Second, it provides the groundwork for an user/industry-driven process and mechanism to balance the heretofore competing goals for optimizing efficiency.

  • By not fully appreciating the legitimate needs of reasonable network management, P2P networks have in effect been optimizing the efficiency of P2P users at the expense of non-P2P users.
  • By not full appreciating the legitimate needs of P2P networks to optimize their delivery to different networks, ISPs have managed their networks to optimize the efficiency of their networks at the expense of P2P applications.
  • By creating a framework that by design is focused on optimizing the overall efficiency of all Internet users, needs and applications, industry players can get out of non-productive polarized political positions and get down to the necessary technological and innovation collaboration that is essential for making the Internet function at its best.
    • In that sense, this breakthrough agreement gets everyone back on the proven and well-worn path of resolving Internet issues and problems in a voluntary, negotiated, collaborative market-driven process.
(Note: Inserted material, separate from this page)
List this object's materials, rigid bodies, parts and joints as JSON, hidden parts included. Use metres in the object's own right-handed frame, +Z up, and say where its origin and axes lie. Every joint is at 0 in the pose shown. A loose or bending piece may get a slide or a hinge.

Third, by getting the industry back on the voluntary, negotiated, collaborative process that has enabled the Internet to succeed phenomenally to date, this agreement helps avoid government intervention that in the end serves no ones interests.
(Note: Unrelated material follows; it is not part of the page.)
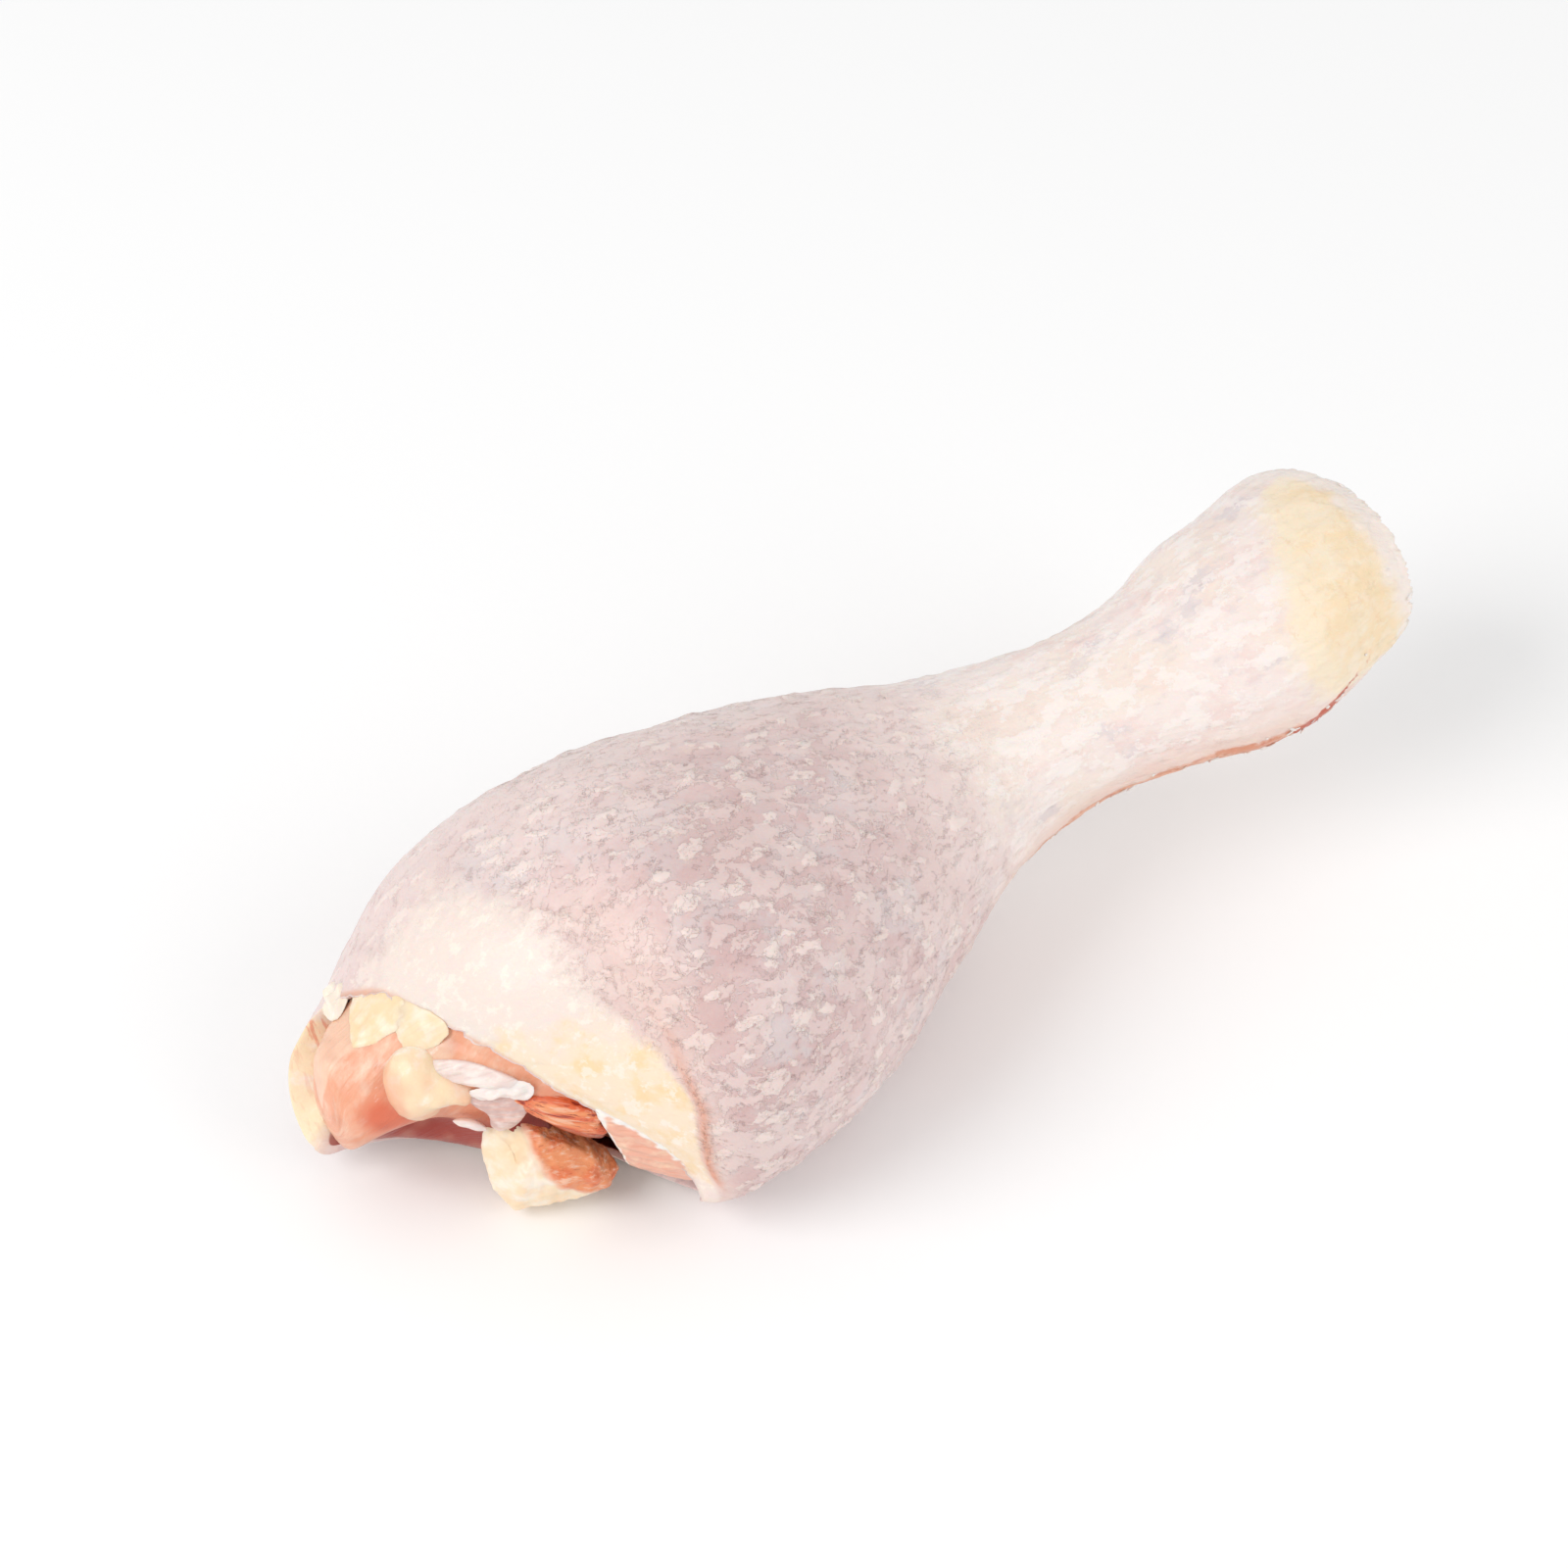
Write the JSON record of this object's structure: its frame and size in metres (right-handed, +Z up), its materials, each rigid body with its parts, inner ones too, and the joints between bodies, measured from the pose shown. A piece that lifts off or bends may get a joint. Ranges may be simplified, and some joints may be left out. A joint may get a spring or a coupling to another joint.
{
  "type": "raw chicken drumstick",
  "caption": "Raw lower leg of a chicken with its skin on: round meaty belly, slim shank, hock end, and a cut knee end with bare meat, bone and sinew",
  "frame": {"origin": "on the floor, under the middle of the whole drumstick's box, which lies on the flat of its belly", "axes": "+X along the leg from the cut knee end to the hock end, +Y to the far side, +Z up"},
  "size_m": [0.1476, 0.0579, 0.0453],
  "materials": {
    "skin": "moist satin",
    "meat": "moist",
    "bone": "moist satin",
    "sinew": "moist gloss",
    "red_meat": "moist",
    "fat": "greasy satin"
  },
  "bodies": {
    "root": {"skin": "skin", "meat": "meat", "leg_bone": "bone", "knuckle": "bone", "tendon": "sinew", "ligament": "sinew", "red_muscle": "red_meat", "fat_pad": "fat", "flap": "meat"}
  },
  "joints": []
}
  • United States policy is: "to preserve the vibrant competitive free market that presently exists for the Internet ... unfettered by Federal or State regulation" -- and that bi-partisan policy works!
  • Market forces are solving this latest Internet problem just like market forces have successfully fixed all previous problems facing the Internet.
    • The FCC has to be careful here to avoid that "no good deed goes unpunished."
    • Any FCC enforcement action against Comcast's network management, after Comcast has established the most open consumer disclosure in the ISP industry, and after Comcast has made exceptional progress in industry-leading agreements with both Bittorrent and Pando Networks, could be highly counter-productive.
      • The FCC now has to worry that FCC enforcement action could unravel the extraordinary market progress that has occurred to date and could remove existing market incentives to reach market-based accommodations absent government intervention.
      • In a word, hopefully the FCC won't mess with success.

 


For Immediate Release

Comcast and Pando Networks To Lead Creation of “P2P Bill of Rights and Responsibilities” for Peer-to-Peer Users and Internet Service Providers

Companies also announce plans to test Pando Network Aware™ P2P technology on Comcast’s network to identify faster and more efficient ways to deliver legal P2P content

Philadelphia, PA and New York, NY – April 15, 2008 – Comcast Corporation and Pando Networks, Inc. announced today they will lead an industry-wide effort to create a “P2P Bill of Rights and Responsibilities” (BRR) for peer-to-peer (P2P) users and Internet Service Providers
(ISPs). The two companies plan to collaborate and engage with industry experts, other ISPs and
P2P companies, content providers and others to set a framework for the BRR that can serve as a best practice. The purpose would be to clarify what choices and controls consumers should have when using P2P applications as well as what processes and practices ISPs should use to manage P2P applications running on their networks. For example, P2P users should have the right to control their computers’ resources when using P2P applications.